Dans le dictionnaire québécois en ligne Usito, nous avons l’entrée suivante pour condominium:

Autorité souveraine exercée en commun par deux ou plusieurs États sur un même pays.

ANGLICISME CRITIQUÉ

Q/C condominium

L’emploi de condominium (mot de l’anglais nord-américain) est critiqué comme synonyme non standard de copropriétéimmeuble en copropriété.

REM. L’abréviation condo est également critiquée en ce sens.

Comment expliquer le succès de condominium ?

Malgré leur absence des textes à caractère juridique et malgré le fait que selon l’Office québécois de la langue française, condominium et condo ne comblent aucune lacune du français, comment expliquer qu’ils sont de très loin les termes utilisés dans la publicité et les documents destinés au grand public?

Les condominiums de la tour Fides
Les condos ELI
Les condominiums Maestria

Il paraît que ces termes ont été importés du jargon anglo-américain de l’immobilier au cours des années 1980 lors de la construction de quelques tours de luxe au centre-ville de Montréal.

Dès lors ils se répandront rapidement pour désigner l’unité de logement même (condo à vendre) et le mode de propriété (immeuble en condo).  On voit même des formules hybrides comme condo divise ou indivise ou même condo à louer. Pour beaucoup de gens, surtout des étrangers, condo est simplement synonyme d’appartement.

À mon avis, le grand succès de condominium et surtout condo s’explique par quatre facteurs:

  1. Les termes condo et condominium sont parfaitement intégrés dans le système phonétique du français. On remarque en particulier que l’abréviation condo, prononcée avec la voyelle nasale  s’insère dans la série de mots se terminant en –o, comme resto, négos, proprio, perso, anglo, piano, auto, etc. On peut croire que ces deux mots ne sont pas perçus comme des mots étrangers.

  2. L’équivalent normatif, copropriété indivise, est beaucoup plus longue et réservé à l’usage officiel, administratif et formel.

  3. Ces termes sont bilingues anglais-français et font partie du jargon de l’industrie à l’échelle nord-américaine..

  4. Le gouvernement et l’Office québécois de la langue française n’exercent qu’un pouvoir fort limité sur l’usage du grand public. Il existe bien entendu une norme terminologique que l’on retrouve dans les textes à caractère juridique comme le code civil, les contrats, les règlements, les textes universitaires, etc. Par contre, l’usage courant obéit à ses propres règles.

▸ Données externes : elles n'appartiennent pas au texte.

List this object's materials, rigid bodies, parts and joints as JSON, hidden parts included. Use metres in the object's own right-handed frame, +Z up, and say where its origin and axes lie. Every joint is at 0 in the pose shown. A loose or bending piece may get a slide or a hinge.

Une norme ou plusieurs normes ?

Le cas de l’usage variable de condo, condominium et copropriété divise n’a rien d’exceptionnel. C’est un exemple parmi tant d’autres de l’écart entre la norme linguistique préconisée par les autorités et l’usage quotidien des locuteurs.

En fait, il faudrait envisager l’existence de plusieurs normes. Un de mes professeurs de sociolinguistique évoquait l’existence d’une norme explicite, l’officielle, et d’une ou plusieurs normes implicites, c’est à dire, celles qui déterminent les usages réels non officiels. On retrouve cette idée dans le concept de registre de langue. L’important c’est qu’il n’existe pas seulement une norme mais plusieurs normes souvent hiérarchisées socialement mais tout aussi vivantes et légitimes les unes que les autres.

C’est d’ailleurs un des thèmes centraux de ce blogue: l’impuissance des autorités à contraindre l’usage langagier en dehors des contextes ou lieux où elles détiennent un véritable pouvoir de sanction. Je pense entre autres aux textes administratifs, juridiques ou les documents scolaires.